Mushashin: understanding the warrior heart
What does mushashin mean?
The heart of a warrior?
I was asked this question last night after class and it took me a few moments to capture the feeling.
I could have given an academic explanation, a static definition: Mushashin is the heart of a warrior that allows them to make the needed decision in that moment regardless of the outcome, that it is the heart of a warrior that will guide a person every day in the martial arts.
Not just practicing the martial arts, or living the arts, but *being* the arts.
Yet, with martial arts being movement, these concepts of philosophy-spirituality in training are better expressed through action.
Developing mushashin is easy- just show up to the dojo to train every week.
We have reasons for practicing the martial arts, desires- perhaps to become something or learn something.

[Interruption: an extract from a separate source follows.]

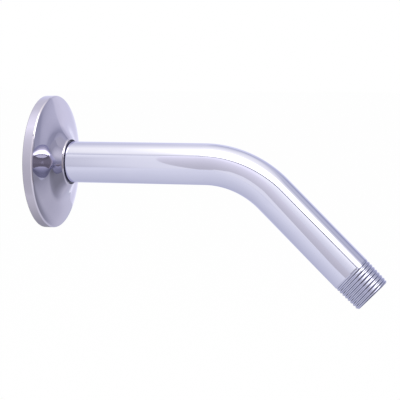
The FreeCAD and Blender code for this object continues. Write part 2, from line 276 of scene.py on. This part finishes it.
def flange_surface():
    """The pressed sheet's outline turned about the X axis.

    The inner line lies a sheet's thickness behind the outer line, along its normal, which is
    (cos of the slope, sin of the slope).  Each cut edge is half an ellipse from line to line.
    """
    outer, slope = flange_line()
    normal = np.stack([np.cos(slope), np.sin(slope)], axis=1)
    inner = outer - SHEET * normal
    swing = np.linspace(0, math.pi, 11)[1:-1, None]

    def edge(index, forward, bulge):
        middle = outer[index] - SHEET / 2 * normal[index]
        return middle + SHEET / 2 * np.cos(swing) * normal[index] + bulge * np.sin(swing) * forward

    lip = edge(-1, np.array([math.sin(slope[-1]), -math.cos(slope[-1])]), LIP_BULGE)
    back = edge(0, np.array([-1.0, 0.0]), BACK_BULGE)[::-1]
    outline = np.concatenate([outer, lip, inner[::-3], back])
    around = np.arange(FLANGE_COLUMNS) / FLANGE_COLUMNS * FULL_TURN
    # Past the outer line and a third of the way over the lip, the sheet's colour is darkened as
    # painted shade, and the plate is dull there, as the wheel does not reach it.
    buffed_and_lit = np.zeros((len(outline), len(around)))
    buffed_and_lit[:len(outer) + 3] = 1
    height = outline[:, 1][:, None]
    forward = np.broadcast_to(outline[:, 0][:, None], (len(outline), len(around)))
    points = np.stack([forward, height * np.sin(around), height * np.cos(around)], axis=-1)
    return points, buffed_and_lit


# Materials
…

When you train at the dojo week after week, month after month, season after season, those desires get tempered.
Want that next rank?
It might take you a year of training.
Show up and work on it.
This tempering of desire, burns it away, so only the heart of a warrior remains, through committing to the training and showing up every week no matter what.
Mushashin is also found outside the dojo, the dojo being a sacred space, a safe space, it is easy to show mushashin in the dojo.
Taking the lessons of the dojo, how do you hold your heart outside the dojo?
When you are tested in life, interacting with others, and navigating society.
Do you behave as a warrior would behave?